On a connu, après les indépendances africaines, une « montée en puissance des Premières dames ». Notamment avec l’émancipation des femmes dans le monde occidental. Mais comme partout ailleurs dans le monde, il était difficile de laisser le pouvoir entre les mains des femmes, qui s’imposaient donc au sein de leur couple sans pour autant avoir de fonctions officielles au sein de l’Etat. Pourtant, certaines d’entre elles ont eu de véritables rôles politiques officiels, notamment dans les formations politiques de leurs maris respectifs : Simone Gbagbo a, encore aujourd’hui, une influence au sein du Front populaire ivoirien, tandis que Rosine Soglo a dirigé la Renaissance du Bénin. « Derrière chaque grand homme se cache une femme », dit un vieil adage. Des décennies durant, ce dernier s’est vérifié. Mais de dirigeantes de l’ombre, les Premières dames ont petit à petit changé de rôle pour prendre un virage plus social, comme le font les Premières dames occidentales, plus apolitiques.

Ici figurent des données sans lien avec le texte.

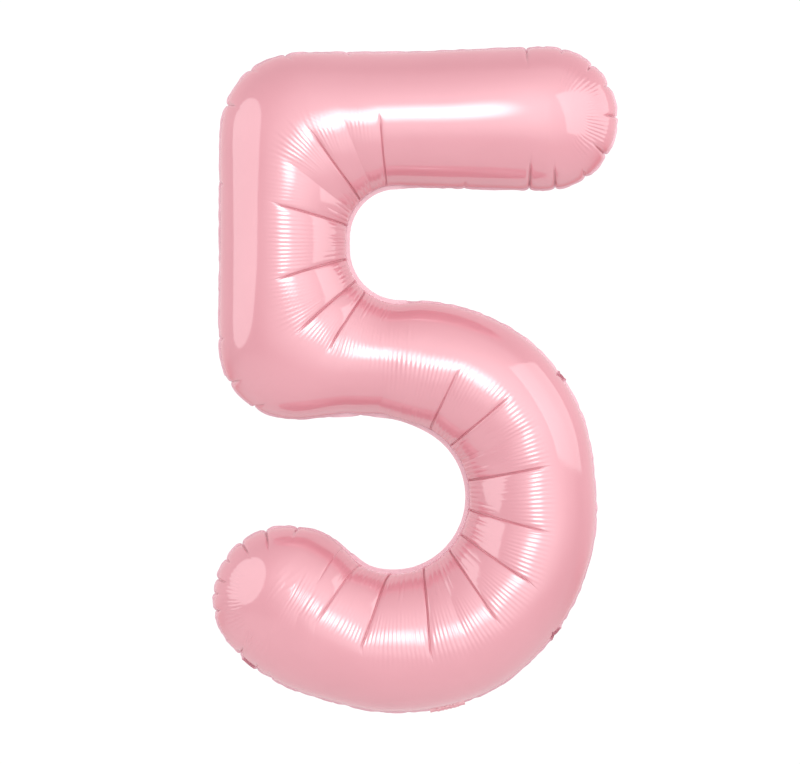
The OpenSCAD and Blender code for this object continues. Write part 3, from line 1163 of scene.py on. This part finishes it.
def stage_floor():
    """A pale round floor under the object, which fades into the white round it."""
    material, nodes, links, shader = node_material("floor")
    place = nodes.new("ShaderNodeTexCoord").outputs["Object"]
    tone = ramp(nodes, links, noise(nodes, links, 2, 2, place), *FLOOR_TONES)
    links.new(tone, shader.inputs["Base Color"])
    shader.inputs["Roughness"].default_value = 0.9
    radius = vector_math(nodes, links, "LENGTH", place)
    fade = band(nodes, links, radius, (FLOOR_R * FLOOR_PLAIN, FLOOR_R), (1, 0))
    links.new(fade, shader.inputs["Alpha"])
    mesh = bpy.data.meshes.new("floor")
    ring = FLOOR_R * at_angle(np.arange(0, 360, 5))
    mesh.from_pydata([(x, y, 0) for x, y in ring], [], [tuple(range(len(ring)))])
    mesh.materials.append(material)
    floor = bpy.data.objects.new("floor", mesh)
    floor.location = (AIM[0], 0, low.z - FLOOR_DROP)
    bpy.context.scene.collection.objects.link(floor)


def room_light(nodes, links):
    """What the foil mirrors: a soft room, pale behind and dark pink below, and the lamps."""
    parts = nodes.new("ShaderNodeSeparateXYZ")
    direction = nodes.new("ShaderNodeTexCoord").outputs["Generated"]
    links.new(direction, parts.inputs["Vector"])
    behind = band(nodes, links, parts.outputs["Y"], BACKDROP_FROM, (0, 1))
    rise = band(nodes, links, parts.outputs["Z"], RISE_FROM, (0, 1))
    backdrop = ramp(nodes, links, rise, ROOM_UNDER, ROOM_BACK, (0, 1))
    level = mixed_colour(nodes, links, behind, ROOM_FRONT, backdrop)
    ahead = band(nodes, links, parts.outputs["Y"], LAMPS_TO, (1, 0))
    for centre, reach, radiance in LAMPS:
        light = lamp(nodes, links, direction, centre, reach, radiance)
        level = vector_math(nodes, links, "ADD", level, product(nodes, links, light, ahead))
    return level


def studio_world():
    """The room's light on the object, and plain white behind it for the camera."""
    world = bpy.data.worlds.new("studio")
    bpy.context.scene.world = world
    world.use_nodes = True
    nodes, links = world.node_tree.nodes, world.node_tree.links
    room = nodes["Background"]
    links.new(room_light(nodes, links), room.inputs["Color"])
    white = nodes.new("ShaderNodeBackground")
    white.inputs["Color"].default_value = WHITE
    white.inputs["Strength"].default_value = WHITE_LEVEL
    path = nodes.new("ShaderNodeLightPath")
    mix = nodes.new("ShaderNodeMixShader")
    links.new(path.outputs["Is Camera Ray"], mix.inputs["Fac"])
    links.new(room.outputs["Background"], mix.inputs[1])
    links.new(white.outputs["Background"], mix.inputs[2])
    links.new(mix.outputs["Shader"], nodes["World Output"].inputs["Surface"])


def softbox(name, shape, azimuth, elevation, distance, width, height, radiance):
    """A soft light that faces the object; radiance is in the room's units."""
    light = bpy.data.lights.new(name, "AREA")
    light.shape = shape
    light.size = width
    light.size_y = height
    light.energy = radiance * math.pi * width * height
    obj = bpy.data.objects.new(name, light)
    a, e = math.radians(azimuth), math.radians(elevation)
    way = Vector((math.sin(a) * math.cos(e), -math.cos(a) * math.cos(e), math.sin(e)))
    obj.location = Vector(AIM) + way * distance
    obj.rotation_euler = way.to_track_quat("Z", "Y").to_euler()
    obj.visible_camera = False
    bpy.context.scene.collection.objects.link(obj)


def front_camera():
    """The camera, straight in front of the object and level."""
    data = bpy.data.cameras.new("camera")
    data.sensor_width = SENSOR
    data.lens = SENSOR * CAMERA_AWAY / VIEW_WIDTH
    camera = bpy.data.objects.new("camera", data)
    camera.location = AIM + np.array([0, -CAMERA_AWAY, 0])
    camera.rotation_euler = (math.pi / 2, 0, 0)
    bpy.context.scene.collection.objects.link(camera)
    bpy.context.scene.camera = camera
    bpy.context.scene.view_settings.view_transform = "Standard"


stage_floor()
studio_world()
for box in SOFTBOXES:
    softbox(*box)
front_camera()

bpy.context.view_layer.update()
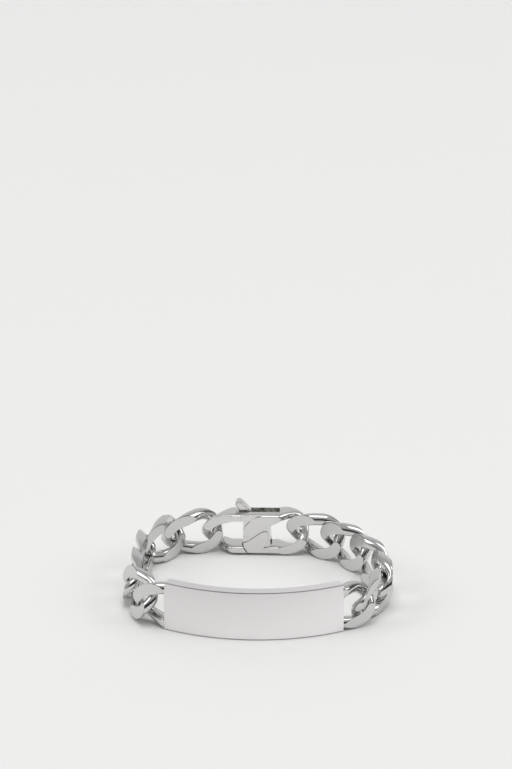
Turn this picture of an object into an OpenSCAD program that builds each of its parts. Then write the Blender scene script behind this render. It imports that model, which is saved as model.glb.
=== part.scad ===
// Identity bracelet of twisted and filed curb links, closed and standing on its edge.
// Millimetres. X runs along the plate, Y from the plate in front to the clasp behind, Z up.
// The origin is under the middle of the whole bracelet, on the surface that it stands on.

/* [Plate] */
// Length of the plate, straight across its ends
plate_length = 45; // [44:0.5:46]
// Height of the plate
plate_height = 13.1; // [12.9:0.1:13.5]
// Thickness of the plate
plate_thick = 3; // [2.8:0.1:3.2]
// Radius of the plate's outer face
plate_radius = 50.8; // [50:0.1:52]
// Rounding of the plate's long edges
plate_edge = 0.3; // [0.1:0.05:0.5]

/* [Links] */
// Half the length of a link, to the middle of its wire
link_half_length = 6.8; // [6.7:0.05:6.9]
// Half the height of a link, to the middle of its wire
link_half_height = 4.55; // [4.5:0.05:4.6]
// How far the twist carries the wire out of the link's own plane
link_twist = 2; // [1.9:0.05:2.1]
// Radius of the wire along the long sides
wire_side = 1.6; // [1.4:0.05:1.65]
// Radius of the wire round the ends
wire_end = 1.4; // [1.2:0.05:1.42]
// Thickness over the two filed faces
filed_thick = 3.2; // [3:0.1:3.4]
// Squareness of a link's outline, where 2 is an ellipse
squareness = 2.2; // [2.1:0.1:2.4]
// Number of wire sections round a link
link_rings = 44; // [36:4:60]
// Number of sides of the wire's section
wire_sides = 12; // [10:1:16]
// How far a soldered half link's ends run into the plate
solder_depth = 0.6; // [0.3:0.1:1]
// Height of the soldered half links over the surface
solder_lift = 0.15; // [0.1:0.05:0.4]

/* [Clasp] */
// Height of the clasp's body
clasp_height = 11.6; // [11.4:0.1:11.8]
// Depth of the clasp's body, from its front face to its back face
clasp_depth = 5.4; // [5.2:0.1:5.6]
// Distance of the clasp's middle plane behind the plate's face
clasp_back = 48.6; // [48.4:0.1:48.8]
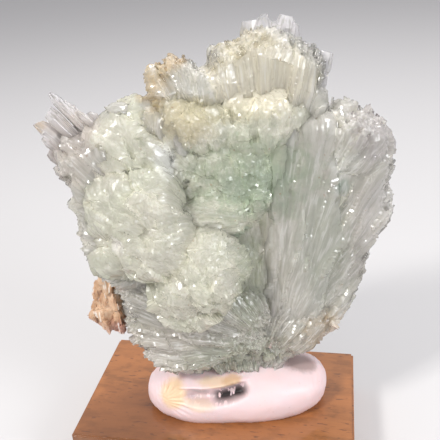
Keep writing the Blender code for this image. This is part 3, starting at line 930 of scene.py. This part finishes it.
def closed_shell(name, corners, faces=()):
    """A shell with these corners and faces or, with no faces given, the convex lump that the corners span."""
    mesh = bpy.data.meshes.new(name)
    mesh.from_pydata(corners, [], faces)
    thing = bpy.data.objects.new(name, mesh)
    bpy.context.scene.collection.objects.link(thing)
    choose(thing)
    bpy.ops.object.mode_set(mode="EDIT")
    bpy.ops.mesh.select_all(action="SELECT")
    if not faces:
        bpy.ops.mesh.convex_hull()
        bpy.ops.mesh.select_all(action="SELECT")
    bpy.ops.mesh.normals_make_consistent(inside=False)
    bpy.ops.object.mode_set(mode="OBJECT")
    return thing


def join_up(name, things):
    """Joins objects into one with this name."""
    deselect_all()
    for thing in things:
        thing.select_set(True)
    bpy.context.view_layer.objects.active = things[0]
    bpy.ops.object.join()
    return name_new(name)


def remesh(thing, voxel, smooth):
    """Fuses what overlaps into one closed skin."""
    fuse = thing.modifiers.new("fuse", "REMESH")
    fuse.mode = "VOXEL"
    fuse.voxel_size = voxel
    fuse.use_smooth_shade = True
    thing.modifiers.new("soften", "SMOOTH").iterations = smooth
    apply_all(thing)


def corners_of(thing, field="co"):
    """The places of a mesh's corners or, with field normal, the way out at each."""
    flat = np.empty(len(thing.data.vertices) * 3, np.float32)
    thing.data.vertices.foreach_get(field, flat)
    return flat.reshape(-1, 3).astype(float)


def push_out(thing, rise):
    """Moves each corner out along its normal by its own rise."""
    put_corners(thing, corners_of(thing) + corners_of(thing, "normal") * rise[:, None])


def put_corners(thing, corners):
    thing.data.vertices.foreach_set("co", corners.astype(np.float32).ravel())
    thing.data.update()


def add_attribute(thing, name, values):
    """Keeps a number, or a vector, at each corner for the material to read."""
    kind, field = ("FLOAT_VECTOR", "vector") if values.ndim == 2 else ("FLOAT", "value")
    layer = thing.data.attributes.new(name, kind, "POINT")
    layer.data.foreach_set(field, values.astype(np.float32).ravel())


def near_line(points, line):
    """How far each point is from a line of points."""
    best = np.full(len(points), 1e9)
    for start, end in zip(line[:-1], line[1:]):
        start = np.array(start, float)
        run = np.array(end, float) - start
        share = np.clip((points - start) @ run / (run @ run), 0, 1)
        best = np.minimum(best, np.linalg.norm(points - start - share[:, None] * run, axis=1))
    return best


def build_web(fan):
    """The milky body of a fan, a little inside its needles on all sides."""
    root = np.array(fan.root, float)
    layers = []
    for offset in (-1.0, -0.5, 0.0, 0.5, 1.0):
        rim = root + (np.array(fan.edge, float) - root) * (WEB_REACH - fan.droop * offset ** 2)
        rim += np.array([0, offset * fan.depth / 2, 0])
        layers.append(rim)
    front = root + np.array([0, -fan.depth * 0.2, 0])
    back = root + np.array([0, fan.depth * 0.2, 0])
    count = len(fan.edge)
    corners = [*np.concatenate(layers), front, back]
    head, tail = len(corners) - 2, len(corners) - 1
    last = (len(layers) - 1) * count
    faces = []
    for step in range(count - 1):
        faces.append((head, step, step + 1))
        faces.append((tail, last + step + 1, last + step))
        for layer in range(len(layers) - 1):
            low = layer * count + step
            faces.append((low, low + count, low + count + 1, low + 1))
    starts = [layer * count for layer in range(len(layers))]
    faces.append((head, tail, *reversed(starts)))
    faces.append((tail, head, *[start + count - 1 for start in starts]))
    return closed_shell("web", [tuple(corner) for corner in corners], faces)


def broken_up(keys, wide, step, tilt, dice):
    """How far each point stands out, when the surface breaks into bundles with flat, tilted ends."""
    order = dice.permutation(len(keys))
    _, first = np.unique(np.floor(keys[order] / wide), axis=0, return_index=True)
    heads = order[first]
    group = nearest(keys, heads)
    slope = dice.normal(0, tilt, (len(heads), 3))[group]
    rise = dice.normal(0, step, len(heads))[group]
    return rise + np.einsum("ij,ij->i", keys - keys[heads][group], slope)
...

« Ma femme est un homme politique »
En Europe, Bernadette Chirac — dont le mari disait « Ma femme est un homme politique » — a en effet longtemps œuvré pour les hôpitaux français. A chaque nouveau président français élu, l’épouse de ce dernier se lance dans une action sociale de grande ampleur. En Afrique, les Premières dames ont elles aussi, ces dernières années, pris une nouvelle dimension. Et la crise de la Covid-19 a accentué ce virage vers de grandes causes : Marième Sall, Chantal Biya ou encore Antoinette Sassou Nguesso, Denise Tshisekedi et Dominique Ouattara… Toutes sont à la têtes de fondations ou d’ONG. Dons de matériel pour lutter contre la Covid-19 (masques chirurgicaux, gel hydroalcoolique ou matériel médical), distributions de vêtements et de nourriture… Telles des ambassadrices, les Premières dames africaines jouent leur partition, de façon à promouvoir un peu plus l’action de leurs présidents de maris.
En public, des ambassadrices. Mais dans l’ombre, ces Premières dames sont restées des pièces maîtresses de l’échiquier politique. Pas aussi directives que Simone Gbagbo, certes, mais les épouses de présidents continuent de jouer des rôles de médiatrices de l’ombre. On l’a vu avec Dominique Ouattara qui, avant de s’entretenir avec Henriette Bédié, avait rencontré Tidjane Thiam, potentiel concurrent de son mari lors de la dernière présidentielle. En termes de communication politique, les Premières dames peuvent être un atout non négligeable pour les présidents. Mais aussi un handicap : car quand elles ne jouent pas un rôle politique, les épouses se transforment en businesswomen. Surnommée « Leïla », en hommage à la femme du dictateur tunisien Ben Ali dont la famille pillait les ressources de la Tunisie, Dominique Ouattara est aussi un caillou dans la chaussure d’Alassane Ouattara. En cas de grogne, les peuples africains n’hésitent pas à balayer les dirigeants… et les Premières dames.